Closure, I offered, and Jean agreed.
Back to volunteering: After she retired, volunteering again became a part of Jean's life. These days, she assists at church, sometimes greeting congregants, sometimes pouring coffee after services. Weekly, she staffs the gift shop at the Butler. She also assists friends in need.
"I don't do it for the gratitude, but what you get is far superior to what you give," she said.
At 80, her life is more about personal pleasures than service.
"In February, I went to Japan to visit Robert and his family."
Robert is a patent lawyer in Japan.
"I went alone. I always go alone. Isn't that the way to get things done? It wasn't a tourist trip; it was a grandma trip."
She has six grandchildren.
"I play a lot of bad golf and a lot of worse bridge," she said. "I love to walk, and I try to do a lot of it. It's lovely out here at night. I like to read, and I'm a little too involved playing Free Cell, which is like solitaire, on the computer.
"I grow poor flowers. I try every year, but even my dandelions leave my yard.

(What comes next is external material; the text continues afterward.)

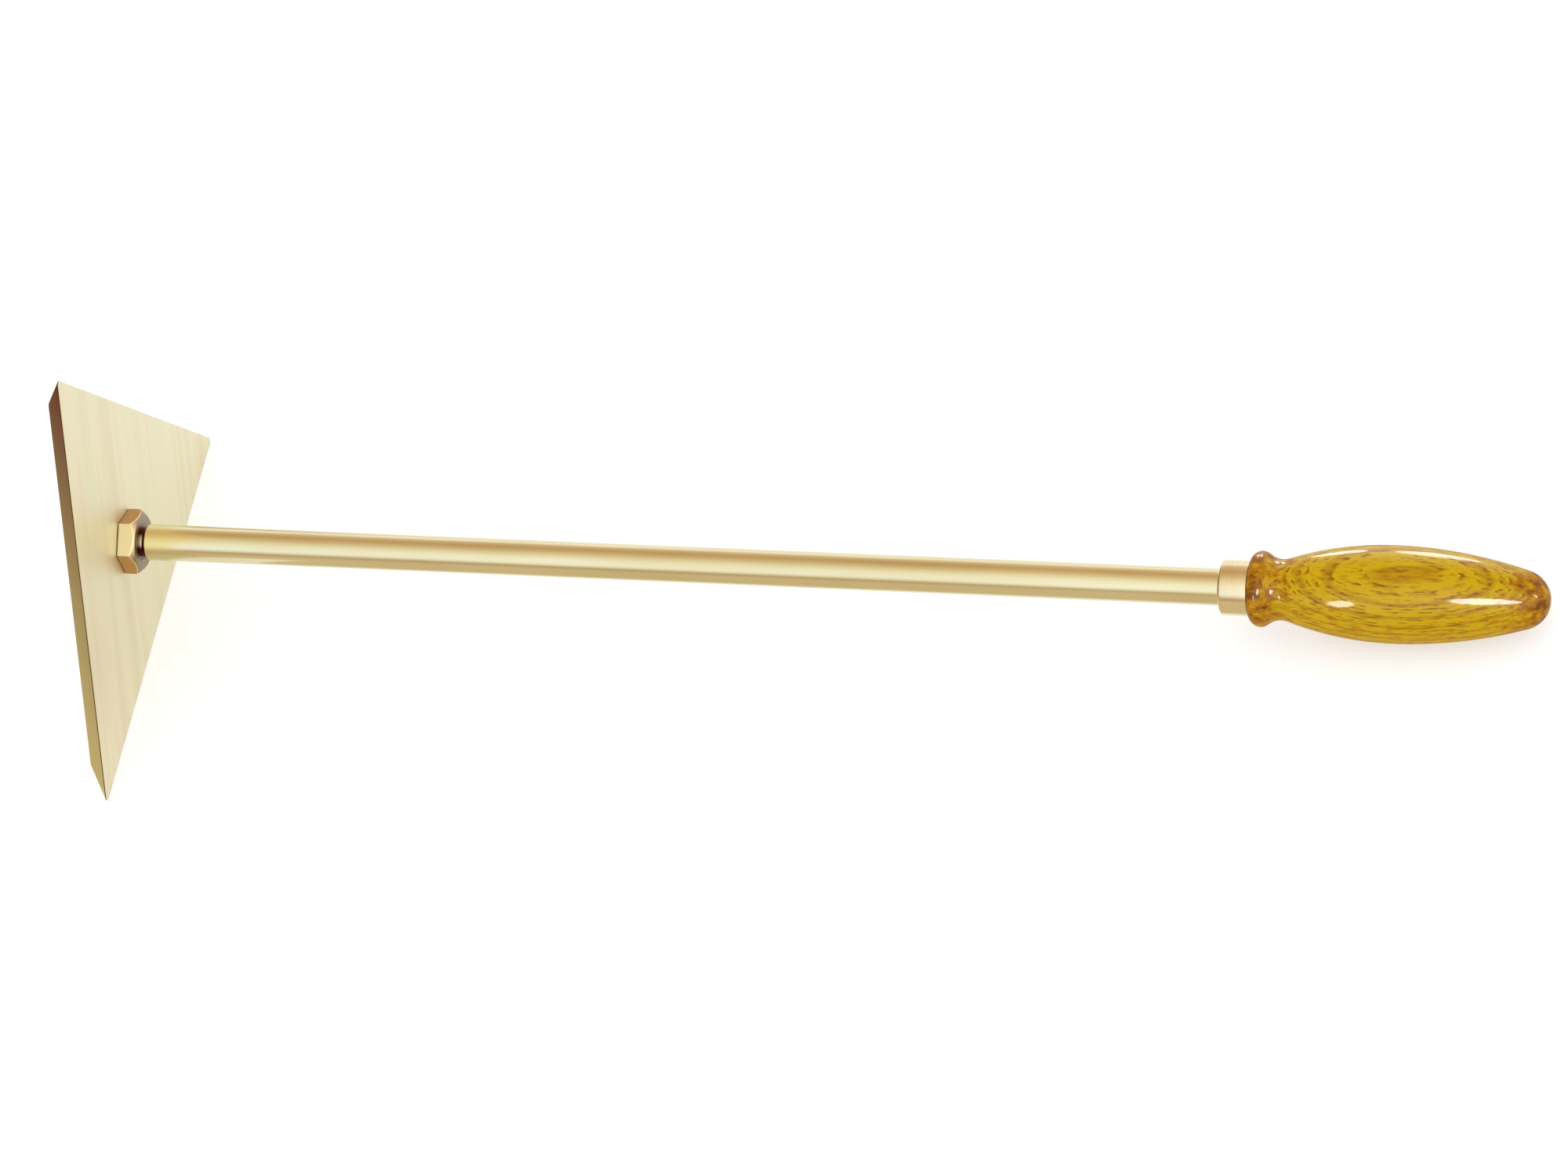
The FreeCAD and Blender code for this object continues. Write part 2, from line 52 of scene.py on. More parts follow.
# ---------------------------------------------------------------------------------------------------------
# Stand and camera. A copy stand with a long lens looks down on the tool from the handle side of the blade,
# turned so that the bar lies almost level across the picture.
# ---------------------------------------------------------------------------------------------------------
stand_azimuth, stand_elevation, stand_roll = math.radians(24.81), math.radians(51.98), math.radians(-17.56)
stand_distance, stand_aim = 2.8, Vector((0.2741, -0.0084, -0.0008))
film_width, lens_length, far_clip = 36.0, 169.4, 20.0

turn = (Matrix.Rotation(stand_azimuth, 4, "Z") @ Matrix.Rotation(math.pi / 2 - stand_elevation, 4, "X")
        @ Matrix.Rotation(stand_roll, 4, "Z"))
stand_head = stand_aim + turn.to_3x3() @ Vector((0, 0, stand_distance))
camera = bpy.data.objects.new("camera", bpy.data.cameras.new("camera"))
camera.data.sensor_width = film_width
camera.data.lens = lens_length
camera.data.clip_end = far_clip
camera.matrix_world = Matrix.Translation(stand_head) @ turn
bpy.context.scene.collection.objects.link(camera)
bpy.context.scene.camera = camera
bpy.context.scene.view_settings.view_transform = "Standard"


# ---------------------------------------------------------------------------------------------------------
# Table. A plain opal sheet, lit softly from below, that the tool lies on: it touches the blade's lower edge
# and the underside of the handle's belly, so it slopes a few degrees in the tool's own frame.
# ---------------------------------------------------------------------------------------------------------
def linear(code):
    """An sRGB colour such as "#a0b1c2" as linear red, green, blue and an alpha of 1."""
    channels = np.array([int(code[digit:digit + 2], 16) for digit in (1, 3, 5)]) / 255
    curved = ((channels + 0.055) / 1.055) ** 2.4
    return (*np.where(channels <= 0.04045, channels / 12.92, curved).tolist(), 1.0)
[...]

"I watch birds, but it's not a great consumer of my time. I don't know exactly what my pleasures are," she said. "Certainly my grandchildren. I have two in Hubbard, and I see them a lot.
"I just enjoy life. I don't think there is any great success story there though. You just have to take life for better or worse. It's crazy to think every day is one big party. You have to realize that there are many pitfalls and try to rise above them."
Ranking what has been important in her life, Jean said, "Motherhood, of course. Friends that you make. Taking a day at a time."
Having spent a morning with Jean, I'd have to add, spreading joy.